March 6th: The Coffeyville Resources Refining & Marketing in Kansas agreed to a civil penalty of more than $970,000 along with more than $4.25 million on new pollution controls and $6.5 million in operating costs for alleged violations of the Clean Air Act.
March 16th: CRM Rental Management of Rome, New York found itself facing $143,000 in fines for failure to provide lead disclosure statements.
March 26th: Crespo Realty of Flushing, New York was cited for failure to provide lead disclosure statements. It was not clear how many violations the company was facing, but each count has a maximum fine of $11,000.
March 28th: Coltec Industries and National Steel and Shipbuilding Company agreed to pay a civil penalty of $280,000 and spend approximately $500,000 on an environmental project The companies build ship engines and did not attach the proper EPA label to their product and did not have a certificate of conformity with them.
April 3rd: The Duvall Development Co., Inc., Duvall & Son Livestock, Inc. and the president of both companies, Jeffrey H. Duvall, were hit with a $30,000 penalty and have purchased five acres of forested land that was donated to the Chattahoochee National Forest. The EPA alleges that Between 2004 and 2005, the defendants illegally discharged fill material into waters of the United States by encasing or “piping” portions of four tributaries of Stekoa Creek that run across the Duvall Development Company’s property in Clayton, Georgia.
April 3rd: The Cosmoflex Company which makes rubber hoses in Hannibal, Missouri agreed to pay $800,000 in penalties for reporting and documentation violations.
April 5th: The Polidori Company a Utah developer was hit with $30,000 for allegations that it put fill material into a lake in Panguitch, Utah and its adjacent wetlands.
April 5th: The EPA announced the Colin Wentworth fined $10,000 for improperly using power equipment to remove lead-based paint from an 1850’s apartment building in Rockland, Maine, and that he had improperly trained his workers. The same day, the agency announced that the Johnson Sash and Door Company in Omaha did not provide owners and occupants of pre 1978 housing with EPA-approved lead paint pamphlets.
April 10th: In a rare case of “government-bites-government” the EPA fined the U.S. Virgin Islands Department of Health $68,000 for improperly labeling and storing pesticides.
May 3rd: The Kanto Company in Portland, Oregon which manufactures chemicals was penalized $58,200 for reporting violations
May 16: QEP Field Services was given a $3.65 million civil penalty and agreed to pay $350,000 into a Clean Air Trust Fund for alleged Clean Air Act Violations in northeast Utah. The company must also reduce its emissions. The alleged violations occurred at natural gas compression stations.

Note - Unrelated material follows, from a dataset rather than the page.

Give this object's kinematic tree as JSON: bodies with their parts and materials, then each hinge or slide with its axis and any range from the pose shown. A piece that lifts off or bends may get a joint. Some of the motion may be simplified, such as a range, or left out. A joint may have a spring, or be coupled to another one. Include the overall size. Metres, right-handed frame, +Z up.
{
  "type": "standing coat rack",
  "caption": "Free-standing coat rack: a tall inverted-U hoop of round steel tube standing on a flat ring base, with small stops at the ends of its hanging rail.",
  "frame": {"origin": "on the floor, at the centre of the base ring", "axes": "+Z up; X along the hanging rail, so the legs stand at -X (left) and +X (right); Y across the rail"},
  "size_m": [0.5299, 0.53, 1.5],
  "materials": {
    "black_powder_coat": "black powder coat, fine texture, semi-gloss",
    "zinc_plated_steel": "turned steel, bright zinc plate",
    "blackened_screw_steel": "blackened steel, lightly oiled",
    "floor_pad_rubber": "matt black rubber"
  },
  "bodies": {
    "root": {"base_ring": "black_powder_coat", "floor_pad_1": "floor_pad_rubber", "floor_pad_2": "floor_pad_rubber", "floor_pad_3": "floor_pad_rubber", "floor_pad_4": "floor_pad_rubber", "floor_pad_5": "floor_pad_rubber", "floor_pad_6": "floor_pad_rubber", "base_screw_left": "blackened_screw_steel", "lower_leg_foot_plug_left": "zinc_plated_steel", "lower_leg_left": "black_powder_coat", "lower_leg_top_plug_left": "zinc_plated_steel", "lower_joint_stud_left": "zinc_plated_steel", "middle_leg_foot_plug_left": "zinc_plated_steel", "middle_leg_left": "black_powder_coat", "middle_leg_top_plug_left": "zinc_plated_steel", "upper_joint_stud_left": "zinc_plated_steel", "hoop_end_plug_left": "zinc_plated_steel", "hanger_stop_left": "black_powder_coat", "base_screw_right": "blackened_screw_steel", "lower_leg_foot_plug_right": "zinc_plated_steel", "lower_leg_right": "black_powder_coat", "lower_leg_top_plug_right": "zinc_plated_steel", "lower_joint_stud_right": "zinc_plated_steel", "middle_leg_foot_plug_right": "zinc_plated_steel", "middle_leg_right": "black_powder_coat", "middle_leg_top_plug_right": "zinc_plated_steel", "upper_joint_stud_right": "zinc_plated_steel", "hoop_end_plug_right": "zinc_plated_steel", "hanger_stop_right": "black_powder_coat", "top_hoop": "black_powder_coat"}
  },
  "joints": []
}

May 17th: The El Paso Midstream Group settled with the EPA to the tune of $20,000 in civil penalties and $235,000 to fund and maintain two air quality monitors, again in northeast Utah. The EPA claims that prior to 2009 the company did not control hazardous emissions and did not implement a leak detection and repair program.

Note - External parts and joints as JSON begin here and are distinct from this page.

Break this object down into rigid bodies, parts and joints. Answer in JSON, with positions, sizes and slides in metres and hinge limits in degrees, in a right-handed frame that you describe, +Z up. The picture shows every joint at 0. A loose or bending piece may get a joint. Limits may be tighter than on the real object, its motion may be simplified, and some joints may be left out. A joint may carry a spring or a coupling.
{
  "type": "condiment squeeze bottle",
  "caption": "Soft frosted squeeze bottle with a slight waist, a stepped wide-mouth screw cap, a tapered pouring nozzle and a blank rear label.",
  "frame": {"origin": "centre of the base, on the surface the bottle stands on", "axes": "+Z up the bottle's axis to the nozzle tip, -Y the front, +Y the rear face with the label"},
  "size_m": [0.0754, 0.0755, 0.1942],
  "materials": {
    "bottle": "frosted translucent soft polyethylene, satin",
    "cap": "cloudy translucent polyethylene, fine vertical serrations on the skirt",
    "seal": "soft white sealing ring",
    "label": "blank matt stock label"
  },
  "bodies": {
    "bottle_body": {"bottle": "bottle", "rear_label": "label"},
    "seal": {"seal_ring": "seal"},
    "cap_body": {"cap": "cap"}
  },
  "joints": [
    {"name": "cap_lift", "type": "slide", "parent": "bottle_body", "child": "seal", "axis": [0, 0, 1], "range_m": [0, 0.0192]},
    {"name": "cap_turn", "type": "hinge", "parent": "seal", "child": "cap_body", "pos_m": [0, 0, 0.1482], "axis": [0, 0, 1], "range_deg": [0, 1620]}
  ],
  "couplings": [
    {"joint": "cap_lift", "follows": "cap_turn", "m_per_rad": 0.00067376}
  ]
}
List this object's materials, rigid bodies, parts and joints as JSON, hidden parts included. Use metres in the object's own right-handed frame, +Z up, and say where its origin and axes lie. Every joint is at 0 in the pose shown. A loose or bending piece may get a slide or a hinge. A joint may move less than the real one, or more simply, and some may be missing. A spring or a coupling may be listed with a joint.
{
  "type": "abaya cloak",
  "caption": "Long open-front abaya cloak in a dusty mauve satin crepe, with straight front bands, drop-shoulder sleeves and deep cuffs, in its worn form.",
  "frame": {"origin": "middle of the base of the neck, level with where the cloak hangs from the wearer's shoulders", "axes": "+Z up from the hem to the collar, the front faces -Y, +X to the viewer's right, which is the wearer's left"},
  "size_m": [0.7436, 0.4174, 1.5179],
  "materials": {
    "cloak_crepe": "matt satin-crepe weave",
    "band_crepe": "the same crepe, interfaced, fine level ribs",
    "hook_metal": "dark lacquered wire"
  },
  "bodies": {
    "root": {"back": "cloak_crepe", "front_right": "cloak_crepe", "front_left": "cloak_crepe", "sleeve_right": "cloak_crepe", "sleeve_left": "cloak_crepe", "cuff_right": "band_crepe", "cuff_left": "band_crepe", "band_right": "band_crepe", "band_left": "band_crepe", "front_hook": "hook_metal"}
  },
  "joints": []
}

July 25th: Talisman Energy USA Inc. was told to pay a $62,457 penalty to settle alleged violations of hazardous chemical reporting requirements at 52 hydraulic fracturing facilities throughout Pennsylvania that include natural gas well sites and compressor stations. Talisman discovered the violations and self-disclosed them to the EPA. So much for honesty.
August 24th: The Stone Energy Corporation of Plaquemines Parish, Louisiana, was fined $7,055 because the company did not conduct inspections in accordance with federal SPCC regulations. The inspection also found the facility’s Spill Prevention Control and Countermeasure plan did not discuss flowline high pressure devices and well shut-in valves as well as adequate protection of sub-marine piping against environmental stresses.
August 28th: College Pro house painters in Massachusetts agreed to pay a $7,200 penalty and to spend $65,000 on an environmental project at a school in Cambridge to settle claims by the US Environmental Protection Agency that it failed to provide required lead hazard information to home owners in four New England states on 41 occasions. College Pro will spend $65,000 to replace or restore 79 windows that likely contain lead paint at Congregation Eitz Chayim or the Harvard Hillel Children’s School on Magazine Street in Cambridge, Massachusetts.
I tried adding up all of the fines, fees and settlements, but my calculator rebelled at having to work that hard.
I didn’t do in-depth research on all of these and some of them may be true ne’er-do-wells who were carelessly fouling the environment. But I know in the cases of lead paint, most people do not know they are in violation and know nothing about the EPA pamphlet unless they happen to be visit agency’s website. How often do you surf over to www.epa.gov in a given month?What is noteworthy and in the case of the lead paint violations, egregious is the amount of fines that were imposed. No warnings, no fix-it tickets, no chances to replace the divot that did not involve scratching out a hefty check to Uncle Sam. And it begs the questions: With this number of fines in 9 months from one agency, what is the government doing with this money , and why does it feels the need has to hike our taxes? And, how much of this is going to Obamacare?